Forschung für Menschen
Auslands- und Praxiserfahrungen waren für Hatice Ceren Ateş „absolut unverzichtbar“, wie sie erzählt, denn sie hätten ihr gezeigt, „wie Forschung das Leben der Menschen wirklich verändern kann“. In einem Start-up-Unternehmen, das auf Krebsdiagnostik spezialisiert ist, hat sie nicht nur an der Entwicklung eines Tools zur Erkennung von Tumorzellen gearbeitet, sondern auch erfahren, dass Zeitpläne, Benutzerfreundlichkeit und Kosten genauso wichtig sind wie wissenschaftlicher Fortschritt.

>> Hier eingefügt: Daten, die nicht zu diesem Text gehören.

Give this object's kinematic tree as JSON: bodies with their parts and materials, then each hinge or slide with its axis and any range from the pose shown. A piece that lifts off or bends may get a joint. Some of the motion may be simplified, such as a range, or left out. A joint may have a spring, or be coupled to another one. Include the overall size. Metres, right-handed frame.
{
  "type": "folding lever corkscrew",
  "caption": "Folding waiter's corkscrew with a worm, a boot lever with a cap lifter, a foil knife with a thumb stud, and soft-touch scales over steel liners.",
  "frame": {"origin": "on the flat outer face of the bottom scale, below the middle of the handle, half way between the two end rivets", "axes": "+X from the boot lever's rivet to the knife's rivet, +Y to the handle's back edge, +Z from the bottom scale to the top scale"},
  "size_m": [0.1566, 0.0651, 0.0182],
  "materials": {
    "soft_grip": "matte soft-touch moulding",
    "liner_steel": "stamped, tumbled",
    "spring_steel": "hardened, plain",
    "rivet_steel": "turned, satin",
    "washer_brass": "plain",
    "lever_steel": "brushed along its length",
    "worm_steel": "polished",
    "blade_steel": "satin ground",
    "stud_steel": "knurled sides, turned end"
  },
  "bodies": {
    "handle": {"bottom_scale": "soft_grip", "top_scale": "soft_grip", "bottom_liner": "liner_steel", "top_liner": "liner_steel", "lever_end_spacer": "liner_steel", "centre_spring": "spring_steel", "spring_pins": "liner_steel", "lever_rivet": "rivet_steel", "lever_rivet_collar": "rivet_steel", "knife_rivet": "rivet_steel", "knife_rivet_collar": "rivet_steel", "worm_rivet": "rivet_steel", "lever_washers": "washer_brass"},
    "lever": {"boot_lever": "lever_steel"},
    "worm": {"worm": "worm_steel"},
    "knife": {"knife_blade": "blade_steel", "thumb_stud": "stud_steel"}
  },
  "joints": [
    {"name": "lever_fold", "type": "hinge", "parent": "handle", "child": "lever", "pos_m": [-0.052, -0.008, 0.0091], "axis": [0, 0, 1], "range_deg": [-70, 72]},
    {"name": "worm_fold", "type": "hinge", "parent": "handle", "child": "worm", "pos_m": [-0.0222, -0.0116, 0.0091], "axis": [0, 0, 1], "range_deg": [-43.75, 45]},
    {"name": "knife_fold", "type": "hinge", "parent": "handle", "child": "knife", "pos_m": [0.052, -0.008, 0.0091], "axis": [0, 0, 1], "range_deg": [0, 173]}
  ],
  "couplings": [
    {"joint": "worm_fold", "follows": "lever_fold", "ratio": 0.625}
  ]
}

Besonders prägend war für die junge Wissenschaftlerin aber ein Aufenthalt in Barcelona, wo Hatice Ceren Ateş am Katalanischen Institut für Nanowissenschaften und Nanotechnologie in einer Forschungsgruppe an der Entwicklung von Biosensoren beteiligt war und innovative Ideen zur Diagnostik kennenlernte.

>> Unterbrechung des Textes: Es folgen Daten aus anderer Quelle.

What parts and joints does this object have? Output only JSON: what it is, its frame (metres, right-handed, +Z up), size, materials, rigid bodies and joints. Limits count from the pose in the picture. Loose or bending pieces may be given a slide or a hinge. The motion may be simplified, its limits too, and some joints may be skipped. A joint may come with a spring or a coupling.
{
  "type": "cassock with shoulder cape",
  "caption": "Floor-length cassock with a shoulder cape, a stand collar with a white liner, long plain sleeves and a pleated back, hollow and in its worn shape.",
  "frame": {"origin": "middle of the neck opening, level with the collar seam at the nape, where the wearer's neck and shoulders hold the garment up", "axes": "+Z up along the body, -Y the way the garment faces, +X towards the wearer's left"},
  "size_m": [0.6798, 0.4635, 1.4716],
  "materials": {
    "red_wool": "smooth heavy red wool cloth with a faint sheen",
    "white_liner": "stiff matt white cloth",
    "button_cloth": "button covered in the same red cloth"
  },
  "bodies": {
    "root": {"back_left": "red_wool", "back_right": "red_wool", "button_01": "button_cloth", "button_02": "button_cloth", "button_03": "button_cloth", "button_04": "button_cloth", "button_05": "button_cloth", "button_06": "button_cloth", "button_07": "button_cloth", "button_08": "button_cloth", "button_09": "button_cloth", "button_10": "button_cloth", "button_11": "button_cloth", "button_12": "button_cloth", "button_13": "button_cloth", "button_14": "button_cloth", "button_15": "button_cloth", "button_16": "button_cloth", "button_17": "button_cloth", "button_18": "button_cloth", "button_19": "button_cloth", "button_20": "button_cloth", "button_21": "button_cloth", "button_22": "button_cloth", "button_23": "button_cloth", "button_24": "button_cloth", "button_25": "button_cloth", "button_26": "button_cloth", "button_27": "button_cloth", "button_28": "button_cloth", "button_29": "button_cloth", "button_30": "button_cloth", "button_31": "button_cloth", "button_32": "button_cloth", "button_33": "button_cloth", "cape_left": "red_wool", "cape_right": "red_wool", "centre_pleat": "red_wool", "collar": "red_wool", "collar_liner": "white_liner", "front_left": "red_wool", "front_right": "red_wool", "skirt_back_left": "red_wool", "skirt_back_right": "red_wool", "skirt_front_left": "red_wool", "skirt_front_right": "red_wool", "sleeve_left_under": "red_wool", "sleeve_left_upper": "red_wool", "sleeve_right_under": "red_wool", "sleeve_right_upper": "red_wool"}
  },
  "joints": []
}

„Die Auszeichnung wird mir helfen, Sichtbarkeit zu gewinnen und meine
Forschung weiter voranzutreiben.“Hatice Ceren Ateş über den Nachwuchspreis der Gips-Schüle-Stiftung
3 Fragen an Hatice ceren Ateş …

Wann werden Patientinnen und Patienten konkret von Ihren Ergebnissen profitieren können?

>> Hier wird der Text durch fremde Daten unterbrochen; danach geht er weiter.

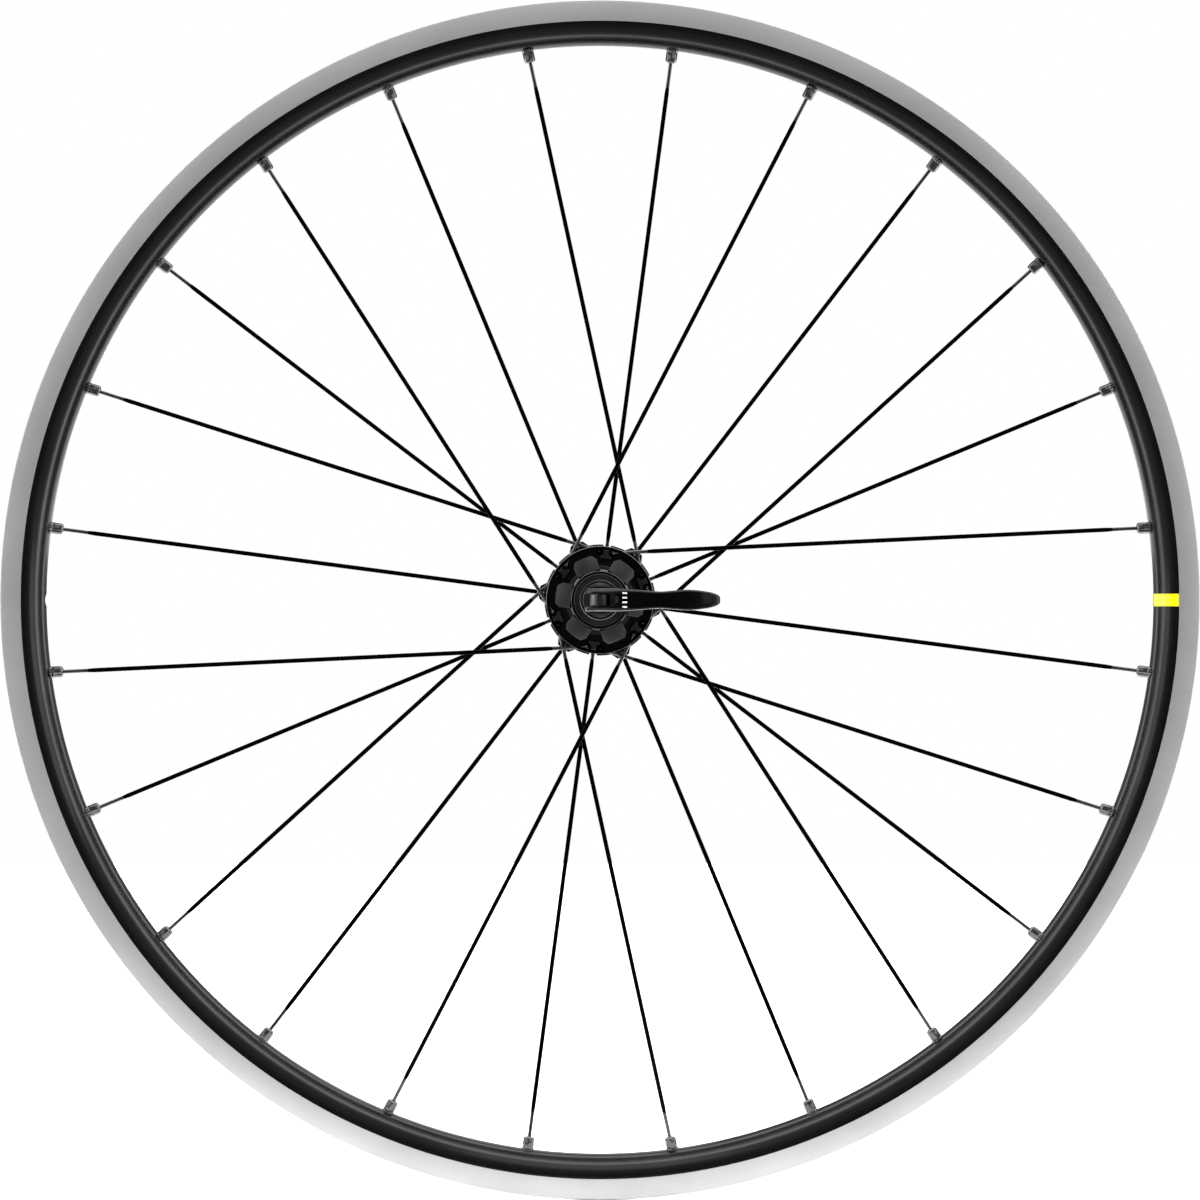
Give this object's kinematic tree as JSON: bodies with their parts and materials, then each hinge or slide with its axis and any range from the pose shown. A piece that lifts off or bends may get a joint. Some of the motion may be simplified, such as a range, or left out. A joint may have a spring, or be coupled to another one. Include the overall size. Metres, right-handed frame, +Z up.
{
  "type": "bicycle rear wheel with quick-release skewer",
  "caption": "Road bicycle rear wheel: double-wall rim-brake rim, bladed straight-pull spokes, hub with splined ratchet freehub, hollow axle and cam-lever quick release",
  "frame": {"origin": "Middle of the axle, on the rim's centre plane", "axes": "+Y along the axle towards the freehub side, +X along the closed skewer lever, +Z up"},
  "size_m": [0.634, 0.183, 0.634],
  "materials": {
    "rim_black": "black satin anodised, machined bare on the brake tracks",
    "spoke_black": "black coated stainless steel",
    "hub_grey": "dark grey anodised, machined facets",
    "cap_black": "black anodised, turned",
    "bare_aluminium": "turned",
    "freehub_aluminium": "milled, clear anodised",
    "bearing_steel": "ground",
    "bright_steel": "plated, satin",
    "spring_steel": "drawn wire, plated",
    "lever_black": "forged, black gloss",
    "skewer_grey": "turned, grey anodised",
    "black_nylon": "moulded",
    "black_rubber": "moulded"
  },
  "bodies": {
    "axle": {"axle": "bare_aluminium", "left_end_cap": "cap_black", "right_end_cap": "cap_black", "ratchet_spacer": "bare_aluminium", "freehub_spacer": "bare_aluminium", "left_hub_bearing_inner_race": "bearing_steel", "right_hub_bearing_inner_race": "bearing_steel", "inner_freehub_bearing_inner_race": "bearing_steel", "outer_freehub_bearing_inner_race": "bearing_steel"},
    "wheel": {"rim": "rim_black", "hub_shell": "hub_grey", "hub_ratchet_ring": "bearing_steel", "left_dust_seal": "black_rubber", "left_hub_bearing_outer_race": "bearing_steel", "right_hub_bearing_outer_race": "bearing_steel", "radial_spoke_1": "spoke_black", "radial_spoke_2": "spoke_black", "radial_spoke_3": "spoke_black", "radial_spoke_4": "spoke_black", "radial_spoke_5": "spoke_black", "radial_spoke_6": "spoke_black", "radial_spoke_7": "spoke_black", "radial_spoke_8": "spoke_black", "radial_spoke_9": "spoke_black", "radial_spoke_10": "spoke_black", "radial_spoke_11": "spoke_black", "radial_spoke_12": "spoke_black", "crossed_spoke_1": "spoke_black", "crossed_spoke_2": "spoke_black", "crossed_spoke_3": "spoke_black", "crossed_spoke_4": "spoke_black", "crossed_spoke_5": "spoke_black", "crossed_spoke_6": "spoke_black", "crossed_spoke_7": "spoke_black", "crossed_spoke_8": "spoke_black", "crossed_spoke_9": "spoke_black", "crossed_spoke_10": "spoke_black", "crossed_spoke_11": "spoke_black", "crossed_spoke_12": "spoke_black"},
    "left_hub_balls": {"left_hub_bearing_ball_cage": "bearing_steel"},
    "right_hub_balls": {"right_hub_bearing_ball_cage": "bearing_steel"},
    "inner_freehub_balls": {"inner_freehub_bearing_ball_cage": "bearing_steel"},
    "outer_freehub_balls": {"outer_freehub_bearing_ball_cage": "bearing_steel"},
    "freehub": {"freehub_body": "freehub_aluminium", "freehub_seal": "black_rubber", "ratchet_spring": "spring_steel", "inner_freehub_bearing_outer_race": "bearing_steel", "outer_freehub_bearing_outer_race": "bearing_steel"},
    "ratchet_slider": {"sliding_ratchet_ring": "bearing_steel"},
    "cam_cup": {"cam_cup": "skewer_grey", "cam_saddle": "black_nylon", "left_cone_spring": "spring_steel"},
    "skewer_rod": {"skewer_rod": "bright_steel"},
    "lever": {"skewer_lever": "lever_black", "lever_pin": "bright_steel"},
    "nut_washer": {"nut_washer": "bright_steel", "right_cone_spring": "spring_steel"},
    "adjusting_nut": {"adjusting_nut": "skewer_grey", "nut_lock_insert": "black_nylon"}
  },
  "joints": [
    {"name": "wheel_spin", "type": "hinge", "parent": "axle", "child": "wheel", "pos_m": [0, 0, 0], "axis": [0, 1, 0], "continuous": true},
    {"name": "left_balls_spin", "type": "hinge", "parent": "axle", "child": "left_hub_balls", "pos_m": [0, 0, 0], "axis": [0, 1, 0], "continuous": true},
    {"name": "right_balls_spin", "type": "hinge", "parent": "axle", "child": "right_hub_balls", "pos_m": [0, 0, 0], "axis": [0, 1, 0], "continuous": true},
    {"name": "freehub_spin", "type": "hinge", "parent": "axle", "child": "freehub", "pos_m": [0, 0, 0], "axis": [0, 1, 0], "continuous": true},
    {"name": "inner_freehub_balls_spin", "type": "hinge", "parent": "axle", "child": "inner_freehub_balls", "pos_m": [0, 0, 0], "axis": [0, 1, 0], "continuous": true},
    {"name": "outer_freehub_balls_spin", "type": "hinge", "parent": "axle", "child": "outer_freehub_balls", "pos_m": [0, 0, 0], "axis": [0, 1, 0], "continuous": true},
    {"name": "ratchet_slide", "type": "slide", "parent": "freehub", "child": "ratchet_slider", "axis": [0, -1, 0], "range_m": [0, 0.0012], "stiffness_N_per_m": 400, "springref_m": 0.0022, "deforming": ["ratchet_spring"]},
    {"name": "skewer_turn", "type": "hinge", "parent": "axle", "child": "cam_cup", "pos_m": [0, 0, 0], "axis": [0, 1, 0], "continuous": true},
    {"name": "qr_lever", "type": "hinge", "parent": "skewer_rod", "child": "lever", "pos_m": [0, -0.0884, 0], "axis": [0, 0, -1], "range_deg": [0, 180]},
    {"name": "rod_slide", "type": "slide", "parent": "cam_cup", "child": "skewer_rod", "axis": [0, 1, 0], "range_m": [0, 0.0025]},
    {"name": "nut_turn", "type": "hinge", "parent": "nut_washer", "child": "adjusting_nut", "pos_m": [0, 0.078, 0], "axis": [0, 1, 0], "range_deg": [0, 3600]},
    {"name": "nut_slide", "type": "slide", "parent": "skewer_rod", "child": "nut_washer", "axis": [0, 1, 0], "range_m": [0, 0.0081]}
  ],
  "couplings": [
    {"joint": "left_balls_spin", "follows": "wheel_spin", "ratio": 0.5889},
    {"joint": "right_balls_spin", "follows": "wheel_spin", "ratio": 0.5889},
    {"joint": "inner_freehub_balls_spin", "follows": "freehub_spin", "ratio": 0.5889},
    {"joint": "outer_freehub_balls_spin", "follows": "freehub_spin", "ratio": 0.5889},
    {"joint": "rod_slide", "follows": "qr_lever", "m_per_rad": 0.00076394},
    {"joint": "nut_slide", "follows": "nut_turn", "m_per_rad": 0.00012732}
  ]
}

Wir haben unseren Biosensor erfolgreich in Tiermodellen getestet, der nächste große technische Meilenstein ist die Entwicklung eines tragbaren Geräts, das Patienten kontinuierlich in Echtzeit überwachen kann. Realistisch geschätzt wird das weniger als fünf Jahre dauern.
Welche Hürden muss man nehmen, bis innovative Forschung in der Praxis angewandt werden kann?
Die Herausforderung liegt darin, alle wichtigen Akteure zusammenzubringen, um große klinische Studien durchzuführen. Die Technologie macht gute Fortschritte, aber wir brauchen eine enge Zusammenarbeit mit Ärzten und klinischen Partnern, um ihre Vorteile in der realen Patientenversorgung zu validieren.
Was wünschen Sie sich für Ihre berufliche Zukunft?
Ich sehe meine Zukunft an der spannenden Schnittstelle zwischen Wissenschaft, angewandter Technik und klinischer Praxis. Meine Vision ist es, die Datenerfassung, -analyse und -interpretation in einem nahtlosen System für eine proaktive Gesundheitsversorgung zu vereinen, das zugänglich und benutzerfreundlich ist.